▶ Given data
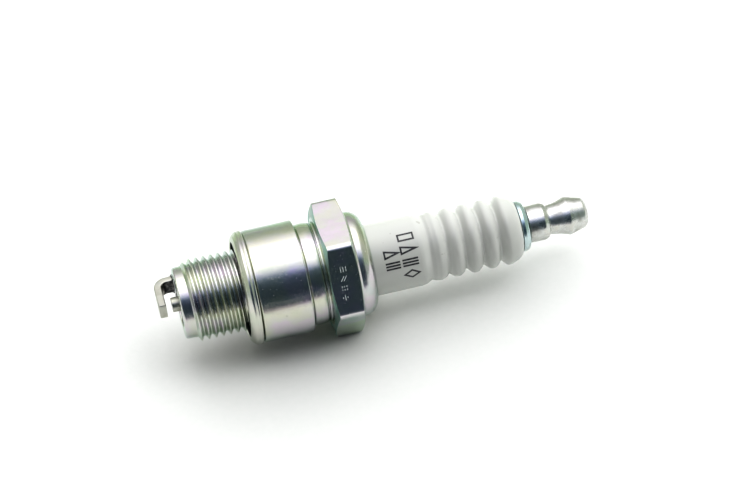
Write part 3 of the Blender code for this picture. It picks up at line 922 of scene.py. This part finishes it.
def make_weld(finish):
    """The lumpy collar of weld metal round the strap's root."""
    bm = bmesh.new()
    across, around = 48, 10
    half_width, half_thickness = STRAP_WIDTH / 2 + 0.04, STRAP_THICKNESS / 2 + 0.02

    def squared(value):
        """A cosine or sine pushed towards -1 and 1, which makes a circle nearly a rectangle."""
        return math.copysign(abs(value) ** 0.35, value)

    rings = []
    for i in range(across):
        turn = 2 * math.pi * i / across
        lump = 0.26 + 0.09 * math.sin(5 * turn + 0.7) + 0.05 * math.sin(11 * turn)
        reach_x = half_width * squared(math.cos(turn))
        reach_y = half_thickness * squared(math.sin(turn))
        ring = []
        for j in range(around):
            roll = 2 * math.pi * j / around
            grow = 1 + lump * math.cos(roll) / 1.4
            at = -REACH - 0.02 - 0.7 * lump * math.sin(roll)
            ring.append(bm.verts.new(Vector((reach_x * grow, STRAP_R + reach_y * grow, at)) * MM))
        rings.append(ring)
    skin(bm, rings, loop=True)
    piece = finish_piece(bm, "strap_weld", [finish], sharp_angle=80.0)
    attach(piece, "plug_body")


# ---------------------------------------------------------------- terminal

POST_R, POST_ROOT_R, POST_PITCH = 1.95, 1.6, 0.7
POST_LEAD_IN, POST_RUN_OUT = 0.35, 0.5
POST_CHAMFER = 0.25


def make_stud(finish):
    crown = station(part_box("insulator")[1].x)
    post_rear = station(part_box("terminal_stud")[1].x)
    flange_rear = crown + 1.45
    thread_front, thread_rear = flange_rear + 0.7, post_rear - POST_CHAMFER
    front = [
        (7.2, 0.0, 0.0), (7.2, 1.2, 0.1), (12.2, 1.2, 0.1), (12.5, 1.9, 0.1), (crown + 0.08, 1.9, 0.0),
        (crown + 0.12, 4.35, 0.12), (crown + 0.7, 4.34, 0.3), (flange_rear, 4.0, 0.55),
        (flange_rear, POST_ROOT_R, 0.1), (thread_front, POST_ROOT_R, 0.0),
    ]
    rear = [(thread_rear, POST_ROOT_R, 0), (post_rear, POST_ROOT_R - POST_CHAMFER, 0.1), (post_rear, 0, 0)]
    bm = bmesh.new()
    add_rows(bm, rows_of(with_supports(rounded(front)), SMALL_COLUMNS))
    add_thread(
        bm, POST_R, POST_ROOT_R, POST_ROOT_R, POST_PITCH, flange_rear + 2.0,
        thread_front, thread_rear, POST_LEAD_IN, POST_RUN_OUT, SMALL_COLUMNS,
    )
    add_rows(bm, rows_of(with_supports(rounded(rear)), SMALL_COLUMNS))
    piece = finish_piece(bm, "stud", [finish])
    stand_for(piece, "terminal_stud", "plug_body")


def make_nut(finish):
    low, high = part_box("terminal_nut")
    front, tip = station(low.x), station(high.x)
    base_r, head_r = 3.175, (high.z - low.z) / 2 / MM
    corners = [
        (front, 2.35, 0.1), (front, base_r, 0.12), (front + 2.75, base_r, 0.5),
        (front + 3.4, 2.86, 0.12), (front + 3.55, 2.62, 0.06), (front + 3.72, 2.44, 0.08),
        (front + 3.95, 2.54, 0.10), (front + 5.5, 2.76, 1.2), (front + 7.05, head_r + 0.05, 0.6),
        (front + 9.85, 2.60, 0.45), (tip - 0.05, 2.0, 0.35), (tip, 1.2, 0.3),
        (tip, 0.0, 0.0), (front + 9.2, 0.0, 0.0), (front + 8.6, 2.1, 0.05), (front + 0.2, 2.1, 0.05),
    ]
    nut = turned("cap_nut", corners, finish, columns=128, steps=8)
    stand_for(nut, "terminal_nut", "terminal_nut")


# ---------------------------------------------------------------- hidden pieces

def finish_hidden_nodes():
    """Carried-over CAD nodes inside the plug get their own procedural finishes."""
    steel = plain_metal("packing_steel", (0.46, 0.46, 0.47), (0.33, 0.33, 0.34), 0.45, 1800.0)
    finishes = {
        "copper_core": plain_metal("copper", (0.80, 0.42, 0.27), (0.58, 0.27, 0.16), 0.32, 1500.0),
        "glass_seal": powder("seal_glass", (0.36, 0.27, 0.21), (0.20, 0.15, 0.12), 2500.0, 0.5),
        "talc_filling": powder("talc", (0.86, 0.84, 0.80), (0.74, 0.72, 0.67), 3500.0, 0.9),
        "packing_ring_lower": steel,
        "packing_ring_upper": steel,
        "shoulder_packing": steel,
    }
    for node, finish in finishes.items():
        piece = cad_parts[node]
        piece.data.materials.clear()
        piece.data.materials.append(finish)


# ---------------------------------------------------------------- floor, light and camera

def resting_floor():
    """A wide pale floor that touches the hexagon's lower flat and the gasket's rim."""
    gasket_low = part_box("gasket")[0]
    hex_edge = Vector((SEAT_X + (HEX_FRONT + 0.1) * MM, 0.0, 0.0))
    tilt = math.atan2(gasket_low.z, hex_edge.x - gasket_low.x)
    mesh = bpy.data.meshes.new("floor")
    size = 3.0
    corners = [(-size, -size, 0), (size, -size, 0), (size, size, 0), (-size, size, 0)]
    mesh.from_pydata(corners, [], [(0, 1, 2, 3)])
    n = Nodes("floor_paper")
    grain = n.noise(n.place, scale=900.0, detail=4.0)
    n.bumps((grain, 0.00002))
    mesh.materials.append(n.set(
        Base_Color=n.ramp(grain, [(0.3, (0.865, 0.880, 0.862)), (0.7, (0.885, 0.895, 0.880))]),
        Roughness=0.8,
        Specular_IOR_Level=0.15,
    ))
    floor = linked_object("floor", mesh)
    floor.matrix_world = Matrix.Translation(hex_edge) @ Matrix.Rotation(-tilt, 4, "Y")
    return floor


def glossy_card(name, floor, near, far, half_angle, stops):
    """A card on the floor that only reflections see, with a colour that changes with distance.

    It stands for the dark room in front of the light tent, or for the tent's dim rear wall. It
    reaches from near to far along y, and fades out at its near edge and beyond half_angle.
    """
    side = math.copysign(1.0, far - near)
    n = Tree(bpy.data.materials.new(name))
    n.tree.nodes.clear()
    place = n.add("ShaderNodeTexCoord").outputs["Object"]
    x, y, _ = n.split(place)
    ramp_length, fade_length = 0.06, 0.015
    color = n.ramp(n.span(y, 0.0, 1.0, near, near + side * ramp_length), stops)
    slope = n.calc("ABSOLUTE", n.calc("DIVIDE", x, y))
    beyond_sides = n.step(slope, math.tan(half_angle) * 0.85, math.tan(half_angle) * 1.25)
    at_near_edge = n.span(y, 0.0, 1.0, near + side * fade_length, near)
    glow = n.add("ShaderNodeEmission")
    n.link(color, glow.inputs["Color"])
    clear = n.add("ShaderNodeBsdfTransparent")
    mix = n.add("ShaderNodeMixShader")
    n.link(n.calc("MAXIMUM", beyond_sides, at_near_edge), mix.inputs[0])
    n.link(glow.outputs["Emission"], mix.inputs[1])
    n.link(clear.outputs["BSDF"], mix.inputs[2])
    out = n.add("ShaderNodeOutputMaterial")
    n.link(mix.outputs["Shader"], out.inputs["Surface"])
    wide = abs(far) * 1.5
    mesh = bpy.data.meshes.new(name)
    corners = [(-wide, near, 0), (wide, near, 0), (wide, far, 0), (-wide, far, 0)]
    mesh.from_pydata(corners, [], [(0, 1, 2, 3) if side > 0 else (3, 2, 1, 0)])
    mesh.materials.append(bpy.data.materials[name])
    card = linked_object(name, mesh)
    card.matrix_world = floor.matrix_world @ Matrix.Translation((0, 0, 0.0004))
    card.visible_camera = False
    card.visible_diffuse = False
    card.visible_shadow = False
    card.visible_transmission = False
    card.visible_volume_scatter = False


SKY_FULL = 3.4                    # radiance of the soft box overhead
SKY_BANDS = [
    # (degrees over the top from the front horizon, radiance straight across the plug)
    (0, (0.092, 0.125, 0.145)), (12, (0.042, 0.060, 0.074)), (34, (0.050, 0.072, 0.090)),
    (50, (0.085, 0.120, 0.160)), (56, (0.21, 0.28, 0.40)), (61, (0.52, 0.55, 0.76)),
    (67, (0.85, 0.86, 1.05)), (75, (1.25, 1.26, 1.38)), (86, (1.65, 1.65, 1.68)),
    (100, (1.95, 1.95, 1.95)), (116, (1.9, 1.9, 1.9)), (126, (1.30, 1.27, 1.31)),
    (137, (0.98, 0.95, 0.99)), (148, (0.68, 0.70, 0.67)), (156, (0.49, 0.52, 0.46)),
    (180, (0.42, 0.46, 0.40)),
]
END_BANDS = [
    # the same, towards the plug's two ends, where the tent's dim walls are
    (0, (0.38, 0.46, 0.40)), (50, (0.40, 0.47, 0.40)), (75, (0.48, 0.51, 0.44)),
    (110, (0.58, 0.60, 0.52)), (150, (0.44, 0.49, 0.42)), (180, (0.34, 0.40, 0.33)),
]
# (degrees over the top, grey radiance) of the light that falls on dull surfaces: over the plug, and
# from beyond its two ends
FALL_OVER = [(60, 0.00), (80, 1.82), (100, 1.40), (120, 1.72), (140, 2.34), (160, 2.50), (180, 1.66)]
FALL_TERMINAL_END = [
    (45, 0.00), (60, 0.94), (72, 2.60), (80, 3.54), (100, 1.46),
    (120, 1.20), (140, 2.13), (160, 1.25), (180, 0.00),
]
FALL_FIRING_END = [(100, 0.00), (120, 0.26), (140, 0.78), (160, 1.25), (180, 0.68)]


def studio_world():
    """A light tent as a sky: a soft box overhead, dim walls, and a dark opening in front.

    Reflections see the tent itself, and dull surfaces get the light that it lets fall.
    """
    world = bpy.data.worlds.new("studio")
    bpy.context.scene.world = world
    n = Tree(world)
    n.tree.nodes.clear()
    place = n.add("ShaderNodeTexCoord").outputs["Generated"]
    x, y, z = n.split(place)
    over = n.calc("ARCTAN2", z, n.calc("MULTIPLY", y, -1.0))
    share = n.calc("DIVIDE", over, math.pi)
    terminal_way, firing_way = x, n.calc("MULTIPLY", x, -1.0)

    def bands(stops):
        return n.ramp(share, [
            (degrees / 180, tuple(part / SKY_FULL for part in color)) for degrees, color in stops
        ])

    def greys(stops):
        return bands([(degrees, (level, level, level)) for degrees, level in stops])

    overhead = n.step(over, math.radians(50), math.radians(70))
    beside_opening = n.calc("ADD", n.step(terminal_way, 0.54, 0.68), n.step(firing_way, 0.78, 0.92))
    beside_box = n.calc("ADD", n.step(terminal_way, 0.50, 0.72), n.step(firing_way, 0.68, 0.95))
    beside = n.tinted(beside_opening, overhead, beside_box)
    mirrored = n.tinted(bands(SKY_BANDS), beside, bands(END_BANDS))
    fallen = n.tinted(greys(FALL_OVER), n.step(terminal_way, 0.05, 0.60), greys(FALL_TERMINAL_END))
    fallen = n.tinted(fallen, n.step(firing_way, 0.05, 0.60), greys(FALL_FIRING_END))
    is_diffuse = n.add("ShaderNodeLightPath").outputs["Is Diffuse Ray"]
    back = n.add("ShaderNodeBackground")
    back.inputs["Strength"].default_value = SKY_FULL
    n.link(n.tinted(mirrored, is_diffuse, fallen), back.inputs["Color"])
    out = n.add("ShaderNodeOutputWorld")
    n.link(back.outputs["Background"], out.inputs["Surface"])


def place_camera():
    """The viewpoint: 44 degrees above the hexagon's flats, the plug's axis rising to the right."""
    elevation = math.radians(44)
    yaw = math.radians(6.8)            # the terminal end is the farther one
    slope = math.radians(12.72)        # of the axis in the picture
    focal = 136.2                      # mm on a 36 mm sensor
    distance = 474.6
    aim_station, aim_above = 21.10, 2.07
    axis = Vector((1, 0, 0))
    towards = Vector((0, -math.cos(elevation), math.sin(elevation)))
    down = Vector((0, -math.sin(elevation), -math.cos(elevation)))
    back = (towards * math.cos(yaw) - axis * math.sin(yaw)).normalized()
    level_right = (axis * math.cos(yaw) + towards * math.sin(yaw)).normalized()
    right = level_right * math.cos(slope) + down * math.sin(slope)
    up = back.cross(right)
    aim = Vector((SEAT_X, 0, AXIS_Z)) + axis * aim_station * MM - down * aim_above * MM
    camera_data = bpy.data.cameras.new("camera")
    camera_data.lens = focal
    camera_data.sensor_width = 36.0
    camera_data.clip_start = 0.01
    camera_data.clip_end = 20.0
    camera = linked_object("camera", camera_data)
    turn = Matrix((right, up, back)).transposed().to_4x4()
    camera.matrix_world = Matrix.Translation(aim + back * distance * MM) @ turn
    bpy.context.scene.camera = camera


# ---------------------------------------------------------------- the plug

steel = plated_steel()
alloy = nickel_alloy()
make_shell(steel, stamped_steel(), chamfer_steel())
make_gasket(gasket_steel(), fold_painted_shade())
make_insulator(glazed_ceramic())
make_print(printed_ink())
make_centre_electrode(alloy)
# dark alloy: heat tint on the weld, painted shade on the strap's inner face
weld_scorch_and_shade = scorch_and_painted_shade_alloy()
make_ground_electrode(alloy, weld_scorch_and_shade)
make_weld(weld_scorch_and_shade)
make_stud(zinc_steel())
make_nut(nut_nickel())
finish_hidden_nodes()

floor = resting_floor()
glossy_card("dark_opening", floor, -0.045, -1.0, math.radians(32), [
    (0.0, (1.0, 0.88, 0.95)), (0.36, (0.42, 0.36, 0.46)), (0.75, (0.075, 0.095, 0.115)),
])
glossy_card("dim_backdrop", floor, 0.05, 1.0, math.radians(60), [
    (0.0, (0.70, 0.76, 0.62)), (1.0, (0.54, 0.62, 0.47)),
])
studio_world()
place_camera()
bpy.context.scene.view_settings.view_transform = "Standard"
bpy.context.scene.view_settings.look = "High Contrast"
bpy.context.scene.view_settings.exposure = -0.10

▶ Task
Everything from the first line of the material through the line containing "half_width, half_thickness = STRAP_WIDTH" is to be printed exactly; lines after that are to be left out.

▶ Output for this exercise
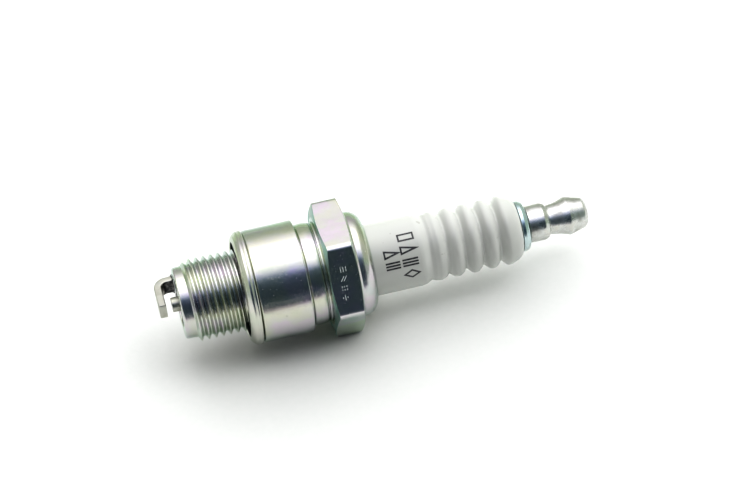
Write part 3 of the Blender code for this picture. It picks up at line 922 of scene.py. This part finishes it.
def make_weld(finish):
    """The lumpy collar of weld metal round the strap's root."""
    bm = bmesh.new()
    across, around = 48, 10
    half_width, half_thickness = STRAP_WIDTH / 2 + 0.04, STRAP_THICKNESS / 2 + 0.02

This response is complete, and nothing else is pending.